### [PROBLEM DESCRIPTION]
Count every line that holds the string "finishes", and report the number alone.

### [SUPPLIED INFORMATION]
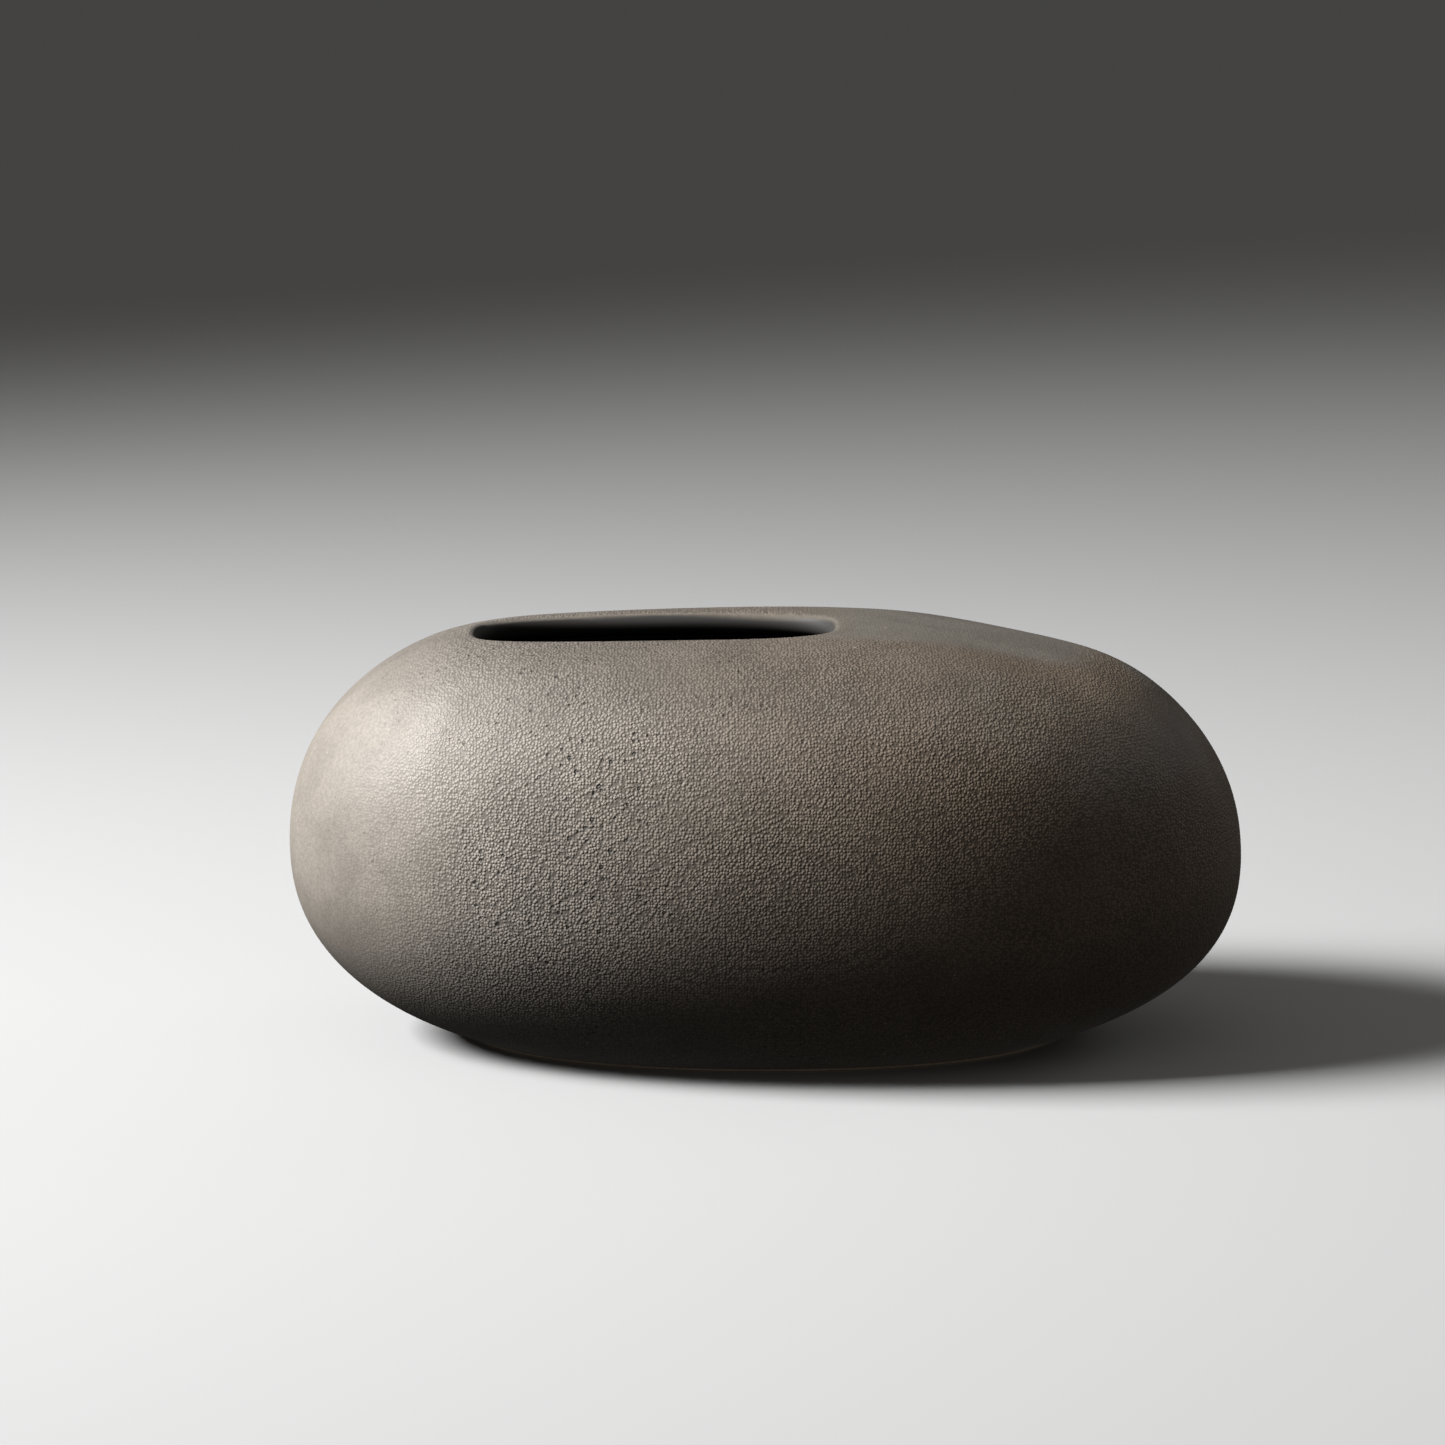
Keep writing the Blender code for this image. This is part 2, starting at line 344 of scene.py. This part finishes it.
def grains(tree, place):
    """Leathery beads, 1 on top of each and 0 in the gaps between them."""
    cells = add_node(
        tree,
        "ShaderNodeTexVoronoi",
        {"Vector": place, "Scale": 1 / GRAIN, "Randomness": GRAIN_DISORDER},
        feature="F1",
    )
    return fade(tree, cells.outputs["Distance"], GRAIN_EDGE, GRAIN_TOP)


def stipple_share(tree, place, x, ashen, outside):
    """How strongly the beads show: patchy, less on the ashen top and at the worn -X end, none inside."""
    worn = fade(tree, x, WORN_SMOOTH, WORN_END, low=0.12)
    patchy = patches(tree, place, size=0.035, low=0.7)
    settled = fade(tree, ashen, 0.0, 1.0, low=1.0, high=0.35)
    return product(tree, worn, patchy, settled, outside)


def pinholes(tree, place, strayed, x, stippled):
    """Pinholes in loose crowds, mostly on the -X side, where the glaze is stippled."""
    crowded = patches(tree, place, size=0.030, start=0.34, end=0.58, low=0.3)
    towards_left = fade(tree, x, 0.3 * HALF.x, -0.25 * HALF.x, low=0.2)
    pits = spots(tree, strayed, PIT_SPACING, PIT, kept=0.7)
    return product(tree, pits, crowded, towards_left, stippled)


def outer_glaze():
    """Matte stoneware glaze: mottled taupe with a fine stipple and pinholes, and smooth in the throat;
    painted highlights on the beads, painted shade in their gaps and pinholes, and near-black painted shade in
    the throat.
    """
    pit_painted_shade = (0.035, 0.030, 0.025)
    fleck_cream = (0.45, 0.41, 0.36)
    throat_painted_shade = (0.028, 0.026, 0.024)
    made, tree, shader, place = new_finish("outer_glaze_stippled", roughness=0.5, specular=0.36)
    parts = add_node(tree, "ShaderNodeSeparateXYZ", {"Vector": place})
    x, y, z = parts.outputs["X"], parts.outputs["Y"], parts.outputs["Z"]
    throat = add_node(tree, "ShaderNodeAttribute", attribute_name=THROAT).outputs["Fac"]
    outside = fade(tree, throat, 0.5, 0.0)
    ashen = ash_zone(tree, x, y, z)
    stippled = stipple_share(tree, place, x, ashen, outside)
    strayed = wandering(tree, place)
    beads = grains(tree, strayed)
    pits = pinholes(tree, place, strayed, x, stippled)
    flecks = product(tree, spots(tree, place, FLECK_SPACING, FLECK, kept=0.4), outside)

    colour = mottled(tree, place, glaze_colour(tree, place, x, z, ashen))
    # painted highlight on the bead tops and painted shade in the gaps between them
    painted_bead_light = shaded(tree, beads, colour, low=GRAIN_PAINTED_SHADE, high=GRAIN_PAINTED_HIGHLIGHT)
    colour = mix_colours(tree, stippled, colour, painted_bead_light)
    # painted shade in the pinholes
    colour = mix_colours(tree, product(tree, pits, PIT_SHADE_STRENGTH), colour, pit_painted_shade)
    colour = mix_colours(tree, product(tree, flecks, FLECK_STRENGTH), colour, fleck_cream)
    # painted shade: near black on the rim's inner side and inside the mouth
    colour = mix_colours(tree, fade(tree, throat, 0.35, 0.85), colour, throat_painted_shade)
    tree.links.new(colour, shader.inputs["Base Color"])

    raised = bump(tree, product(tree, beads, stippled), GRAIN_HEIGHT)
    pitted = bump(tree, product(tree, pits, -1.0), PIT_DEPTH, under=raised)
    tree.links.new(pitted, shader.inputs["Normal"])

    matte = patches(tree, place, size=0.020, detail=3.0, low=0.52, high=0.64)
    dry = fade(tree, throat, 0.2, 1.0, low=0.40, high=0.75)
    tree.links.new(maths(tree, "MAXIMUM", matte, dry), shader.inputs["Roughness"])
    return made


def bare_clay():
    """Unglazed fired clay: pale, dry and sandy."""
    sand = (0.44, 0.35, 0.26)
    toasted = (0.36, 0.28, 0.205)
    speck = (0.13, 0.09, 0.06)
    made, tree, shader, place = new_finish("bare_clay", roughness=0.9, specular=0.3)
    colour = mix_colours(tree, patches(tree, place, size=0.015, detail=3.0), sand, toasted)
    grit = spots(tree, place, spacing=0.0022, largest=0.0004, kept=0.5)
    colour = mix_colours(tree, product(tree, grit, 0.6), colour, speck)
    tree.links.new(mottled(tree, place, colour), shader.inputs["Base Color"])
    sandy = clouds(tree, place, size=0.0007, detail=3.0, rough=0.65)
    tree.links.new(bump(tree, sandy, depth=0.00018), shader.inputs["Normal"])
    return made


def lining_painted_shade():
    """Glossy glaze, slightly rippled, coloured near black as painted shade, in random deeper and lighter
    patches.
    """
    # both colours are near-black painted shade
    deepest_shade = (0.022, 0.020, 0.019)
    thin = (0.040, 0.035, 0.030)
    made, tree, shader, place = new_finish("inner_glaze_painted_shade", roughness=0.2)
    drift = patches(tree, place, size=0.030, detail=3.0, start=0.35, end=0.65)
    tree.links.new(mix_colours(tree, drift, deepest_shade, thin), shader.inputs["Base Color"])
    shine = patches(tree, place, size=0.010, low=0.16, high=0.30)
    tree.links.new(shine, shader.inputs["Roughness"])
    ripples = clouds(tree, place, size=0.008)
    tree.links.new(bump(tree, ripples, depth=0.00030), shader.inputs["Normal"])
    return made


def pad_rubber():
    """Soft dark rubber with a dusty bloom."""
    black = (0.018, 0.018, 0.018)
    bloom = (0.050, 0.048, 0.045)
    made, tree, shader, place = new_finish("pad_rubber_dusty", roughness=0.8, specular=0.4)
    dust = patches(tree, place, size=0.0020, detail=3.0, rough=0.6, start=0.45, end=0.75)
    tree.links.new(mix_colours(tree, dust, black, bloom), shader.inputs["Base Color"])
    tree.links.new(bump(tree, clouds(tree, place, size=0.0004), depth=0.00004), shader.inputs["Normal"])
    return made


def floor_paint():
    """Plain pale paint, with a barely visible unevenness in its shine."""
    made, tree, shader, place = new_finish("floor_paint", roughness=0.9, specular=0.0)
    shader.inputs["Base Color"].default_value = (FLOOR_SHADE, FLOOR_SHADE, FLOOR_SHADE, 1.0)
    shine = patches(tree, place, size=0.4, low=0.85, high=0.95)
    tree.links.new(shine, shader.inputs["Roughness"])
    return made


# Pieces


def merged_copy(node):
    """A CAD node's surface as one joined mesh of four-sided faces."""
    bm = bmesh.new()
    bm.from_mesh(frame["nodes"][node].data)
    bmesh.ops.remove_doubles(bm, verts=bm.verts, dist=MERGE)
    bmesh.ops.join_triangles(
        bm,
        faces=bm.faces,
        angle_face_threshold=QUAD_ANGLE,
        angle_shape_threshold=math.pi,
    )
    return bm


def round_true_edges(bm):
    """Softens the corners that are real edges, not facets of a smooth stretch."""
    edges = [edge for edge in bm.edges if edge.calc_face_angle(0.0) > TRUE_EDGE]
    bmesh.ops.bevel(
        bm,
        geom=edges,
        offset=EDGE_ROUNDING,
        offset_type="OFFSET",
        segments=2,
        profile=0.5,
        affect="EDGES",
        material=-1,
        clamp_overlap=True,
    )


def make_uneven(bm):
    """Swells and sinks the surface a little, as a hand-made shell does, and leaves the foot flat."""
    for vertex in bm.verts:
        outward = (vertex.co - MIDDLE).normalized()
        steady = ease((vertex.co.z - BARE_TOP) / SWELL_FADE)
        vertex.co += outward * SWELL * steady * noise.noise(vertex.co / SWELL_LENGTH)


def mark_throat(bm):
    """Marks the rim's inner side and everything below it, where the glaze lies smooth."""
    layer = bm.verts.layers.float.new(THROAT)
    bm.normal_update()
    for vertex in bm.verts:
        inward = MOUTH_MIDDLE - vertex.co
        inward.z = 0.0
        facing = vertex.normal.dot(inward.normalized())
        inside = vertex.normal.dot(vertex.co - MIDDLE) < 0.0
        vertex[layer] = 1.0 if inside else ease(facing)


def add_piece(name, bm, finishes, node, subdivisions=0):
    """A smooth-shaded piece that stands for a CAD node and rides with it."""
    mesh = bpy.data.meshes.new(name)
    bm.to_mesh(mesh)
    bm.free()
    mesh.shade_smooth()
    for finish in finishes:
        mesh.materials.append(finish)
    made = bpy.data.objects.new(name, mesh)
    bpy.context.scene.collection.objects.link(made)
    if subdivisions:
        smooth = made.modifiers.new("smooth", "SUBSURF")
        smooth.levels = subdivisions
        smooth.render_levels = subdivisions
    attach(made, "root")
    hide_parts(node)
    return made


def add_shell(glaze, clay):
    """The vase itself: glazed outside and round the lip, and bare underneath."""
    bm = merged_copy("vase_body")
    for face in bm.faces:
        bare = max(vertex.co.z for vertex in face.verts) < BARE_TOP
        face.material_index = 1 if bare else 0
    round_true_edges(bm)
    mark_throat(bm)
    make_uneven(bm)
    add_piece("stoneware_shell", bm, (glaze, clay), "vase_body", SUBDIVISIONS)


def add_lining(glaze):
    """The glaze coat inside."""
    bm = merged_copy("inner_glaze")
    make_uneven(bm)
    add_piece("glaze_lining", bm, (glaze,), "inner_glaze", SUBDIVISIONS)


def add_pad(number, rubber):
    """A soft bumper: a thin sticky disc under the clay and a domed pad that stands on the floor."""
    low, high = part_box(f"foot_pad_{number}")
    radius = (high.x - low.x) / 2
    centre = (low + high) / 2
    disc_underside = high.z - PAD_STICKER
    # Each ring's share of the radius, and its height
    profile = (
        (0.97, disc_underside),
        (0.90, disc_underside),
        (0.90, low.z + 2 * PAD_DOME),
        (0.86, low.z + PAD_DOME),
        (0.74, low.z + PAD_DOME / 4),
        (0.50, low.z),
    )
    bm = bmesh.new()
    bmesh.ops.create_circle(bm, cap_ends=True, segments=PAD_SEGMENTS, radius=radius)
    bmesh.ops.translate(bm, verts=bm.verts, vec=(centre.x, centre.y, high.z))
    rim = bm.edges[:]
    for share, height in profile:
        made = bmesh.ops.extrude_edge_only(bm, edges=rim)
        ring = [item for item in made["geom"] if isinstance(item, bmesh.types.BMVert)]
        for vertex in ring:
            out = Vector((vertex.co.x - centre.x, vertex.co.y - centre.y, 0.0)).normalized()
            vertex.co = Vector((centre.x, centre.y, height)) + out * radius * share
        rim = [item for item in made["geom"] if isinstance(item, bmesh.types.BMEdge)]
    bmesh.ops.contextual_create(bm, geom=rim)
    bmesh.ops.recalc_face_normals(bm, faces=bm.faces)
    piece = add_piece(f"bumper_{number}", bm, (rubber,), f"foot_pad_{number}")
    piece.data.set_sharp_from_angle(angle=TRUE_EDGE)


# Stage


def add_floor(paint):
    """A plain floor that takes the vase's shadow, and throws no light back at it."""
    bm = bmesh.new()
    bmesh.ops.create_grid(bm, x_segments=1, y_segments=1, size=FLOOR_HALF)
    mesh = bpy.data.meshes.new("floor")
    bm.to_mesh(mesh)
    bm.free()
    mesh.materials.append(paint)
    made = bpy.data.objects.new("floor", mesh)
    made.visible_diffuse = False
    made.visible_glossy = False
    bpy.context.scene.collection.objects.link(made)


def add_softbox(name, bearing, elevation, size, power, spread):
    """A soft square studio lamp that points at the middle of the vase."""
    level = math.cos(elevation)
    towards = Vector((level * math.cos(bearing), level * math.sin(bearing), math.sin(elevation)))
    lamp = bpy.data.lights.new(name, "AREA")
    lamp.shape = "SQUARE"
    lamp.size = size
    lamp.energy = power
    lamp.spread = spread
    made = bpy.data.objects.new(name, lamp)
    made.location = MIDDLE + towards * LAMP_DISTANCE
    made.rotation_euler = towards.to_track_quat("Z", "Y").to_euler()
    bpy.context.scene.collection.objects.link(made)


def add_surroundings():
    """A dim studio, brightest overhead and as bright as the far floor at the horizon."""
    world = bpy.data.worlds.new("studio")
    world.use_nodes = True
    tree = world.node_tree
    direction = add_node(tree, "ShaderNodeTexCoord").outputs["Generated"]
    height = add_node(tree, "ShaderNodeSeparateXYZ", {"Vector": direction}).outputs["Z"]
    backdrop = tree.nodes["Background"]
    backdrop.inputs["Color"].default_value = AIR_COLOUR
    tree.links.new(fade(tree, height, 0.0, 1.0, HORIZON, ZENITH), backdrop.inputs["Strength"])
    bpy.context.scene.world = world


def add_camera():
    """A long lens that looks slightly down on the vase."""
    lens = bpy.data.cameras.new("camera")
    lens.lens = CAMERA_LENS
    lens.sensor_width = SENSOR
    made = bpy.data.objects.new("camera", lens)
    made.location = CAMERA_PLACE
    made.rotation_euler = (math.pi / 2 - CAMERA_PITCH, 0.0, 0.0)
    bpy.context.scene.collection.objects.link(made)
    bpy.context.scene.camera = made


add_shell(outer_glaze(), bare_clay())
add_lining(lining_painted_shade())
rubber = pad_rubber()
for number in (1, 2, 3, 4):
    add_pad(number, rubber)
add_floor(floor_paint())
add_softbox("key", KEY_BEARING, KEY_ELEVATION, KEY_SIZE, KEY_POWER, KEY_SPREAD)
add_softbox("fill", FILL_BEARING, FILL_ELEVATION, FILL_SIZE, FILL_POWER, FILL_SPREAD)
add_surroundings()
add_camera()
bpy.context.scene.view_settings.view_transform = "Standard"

### [FINAL RESULT]
3